The past few days have seen some awfully bright sunlight steeped in hot temperatures. Not exactly ideal fishing weather, especially if you’re getting a late-morning start. But there’s nothing average about the open waters off Oswego and when temperatures are sticky and the fishin’s lazy, you’ll still hear a lot of sizzling lines and screaming drags.
This was brought home to me for the hundredth time on Tuesday. A few days earlier, Capt. Richard Stanton (Stanton Charter Service, www.stantoncharters.com; 315-685-0651) dangled an offer to take me and Oswego County Tourism’s Janet Clerkin fishing so I could get photos and quotes for an upcoming book.  We bit. Little did we know it would turn out to be the best fishing day of the year…so far.
I ran into some construction and bad traffic getting to Wright’s Landing so we started late, 8:45 a.m., to be exact. On the way out of the harbor, boats were already coming in with their limits of kings, punctuated with browns, lakers, cohos and steelhead. One guy allegedly even nailed a trophy landlocked Atlantic salmon.
We trolled for a couple hours trying to figure out what the fish were hungering for. The sun was beating down on us like the upper heat element in a toaster oven. The lake was flat. I was having some serious doubts. Having run charters for 38 years, Capt.
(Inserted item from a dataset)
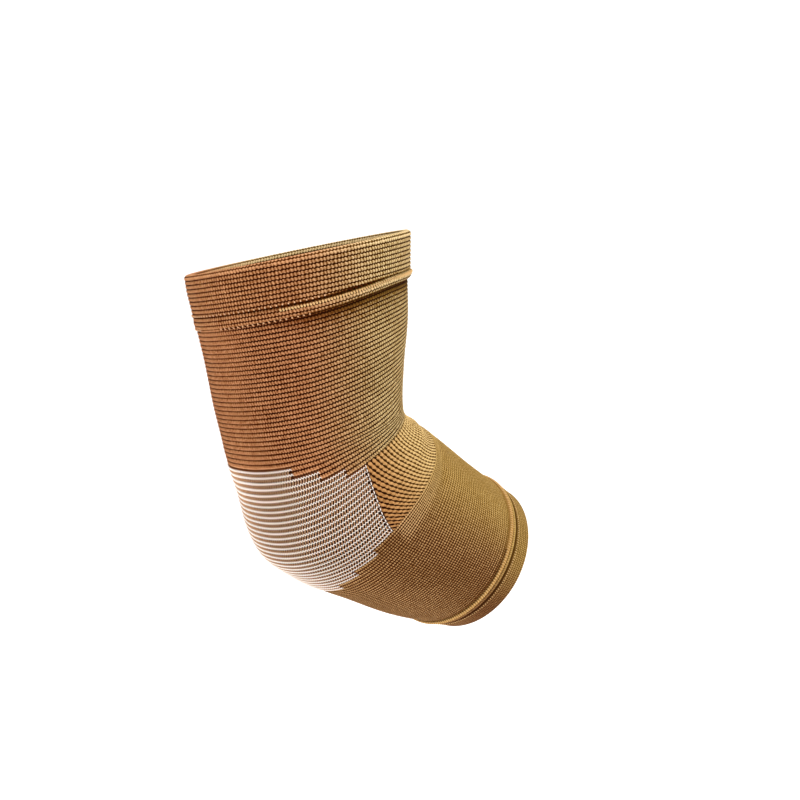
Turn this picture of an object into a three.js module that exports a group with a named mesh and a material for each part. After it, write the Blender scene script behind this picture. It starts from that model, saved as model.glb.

Dick has great intuition, for finding fish…and reading clients. “The fat lady ain’t sung, yet, Spider,” he says, “and we ain’t done until we’re done.” (Or something like that).
Suddenly, one of the rods goes off. “There’s a hit,” shouts Ron Marlett, one of the captain’s buddies who came along for the ride.
As he handed Janet the rod, Capt. Dick observes: “Look at that little guy jump!”
Bright as a mirror reflecting sunlight, it comes clear out of the water like a curved, silver rocket at least four times. A couple minutes later, it’s in the boat, getting unhooked and released.
Fifteen minutes later, another rod goes off. The fish is much bigger. Janet makes short work of it, though, and after a few minutes of battle, she brings a five-pound brown trout to the net.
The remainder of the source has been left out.